When agents can negotiate, transact, settle, and route - programmatically, at scale, across any asset class - the constraint on merchant innovation is no longer operational. It becomes purely imaginative.
Solving Luxury’s Quiet Problem
Luxury goods have a dirty secret: unsold stock. Discounting is structurally prohibited - it damages the brand's position. So the industry destroys billions in product annually or routes it through distant outlet channels far from flagship stores. Burberry famously destroyed £28.6 million of goods in a single year before public pressure forced a policy change.
The luxury brand's dilemma is that the RRP must never move, but the stock must always clear. Agentic commerce can resolve this problem without either side blinking. A brand's agent can transact directly with a consumer's agent - without the price ever appearing in a public storefront. The RRP is untouched. The brand's narrative is intact. The stock clears. No destruction, no outlets, no compromise.
What We Are Building
At Sumvin, we are building for both the immediate and the horizon. The immediate: making today's checkout meaningfully better - faster, smarter, less abandoned.
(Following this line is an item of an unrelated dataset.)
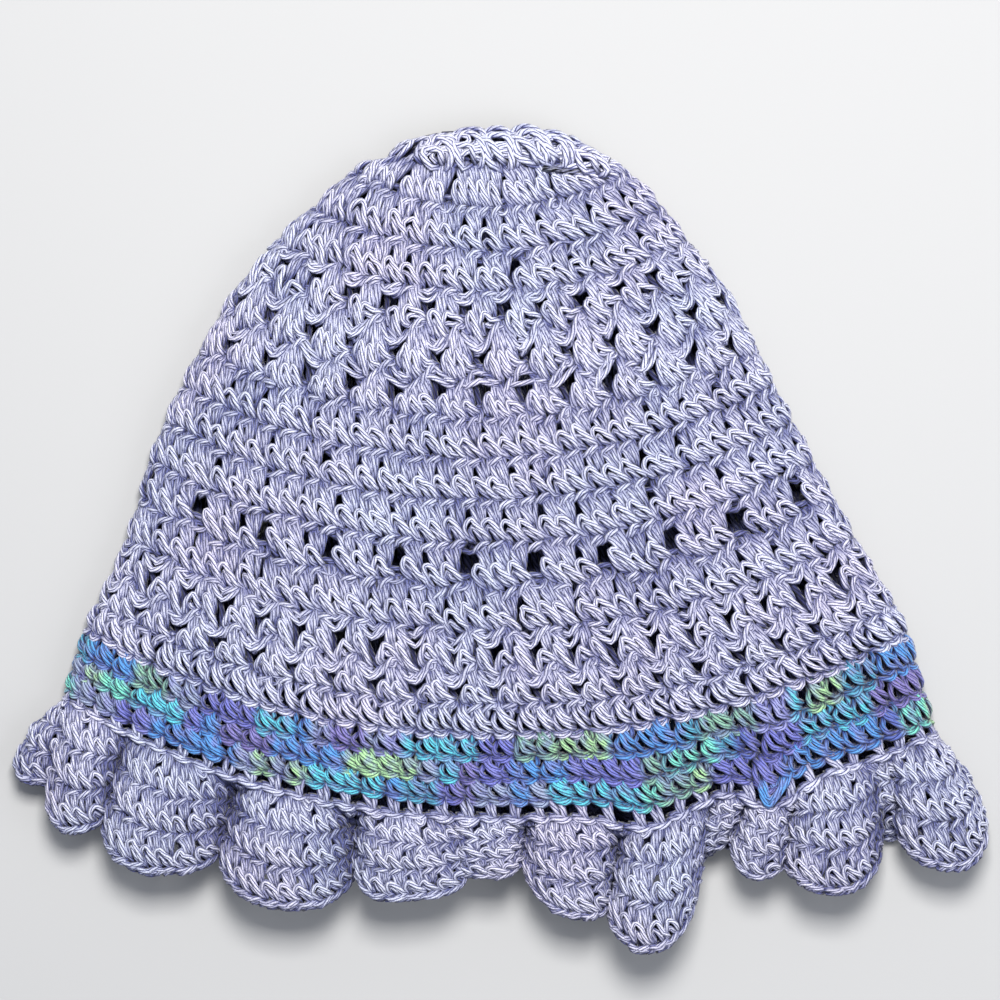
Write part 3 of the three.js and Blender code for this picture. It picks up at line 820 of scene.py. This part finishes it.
# Colours by the height on a ply, by the patterns and by the brightness that the mesh keeps, as they look
LILAC_STOPS = ((0.0, (0.10, 0.10, 0.28)), (0.26, (0.36, 0.37, 0.56)), (0.50, (0.86, 0.87, 0.93)),
               (1.0, (0.96, 0.965, 0.985)))
TINT_STOPS = ((0.3, (0.96, 0.98, 1.0)), (0.7, (1.0, 0.97, 0.99)))
GROOVE_STOPS = ((0.0, (0.0, 0.0, 0.0)), (0.26, (0.4, 0.4, 0.4)), (0.54, (1.0, 1.0, 1.0)))
BITS_STOPS = ((0.48, (0.0, 0.0, 0.0)), (0.62, (0.78, 0.78, 0.78)))
FIBRE_STOPS = ((0.36, (0.52, 0.53, 0.66)), (0.58, (1.0, 1.0, 1.0)))
DEPTH_STOPS = ((0.0, (0.09, 0.09, 0.28)), (0.40, (0.14, 0.15, 0.36)), (0.68, (0.42, 0.44, 0.63)),
               (0.96, (1.0, 1.0, 1.0)))
FULL_BRIGHTNESS = 3.3
GROOVE_COLOUR = (0.14, 0.22, 0.48)
PALE_COLOUR = (0.90, 0.96, 0.99)
PALE_SHARE = 0.12
FADED_COLOUR = (0.58, 0.58, 0.82)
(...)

The horizon: the headless merchant layer that lets commerce flow freely across the open web, with real price elasticity data flowing back to merchants and consumers alike.
This is not a protocol story. It is a relationship story - resetting the channel between consumer and merchant that has, historically, only ever communicated in one direction. The merchant pushed. The consumer reacted. True agentic commerce opens a two-way channel: intent, price, preference, timing - all negotiable, all in real time.
The merchant of the future does not run a store. They configure an agent, read an order book, and sell into demand they can already see. And the merchants we have not imagined yet? They are waiting for the framework to exist first. That agentic commerce framework is coming. But it won't arrive until we stop building infrastructure and start building experiences.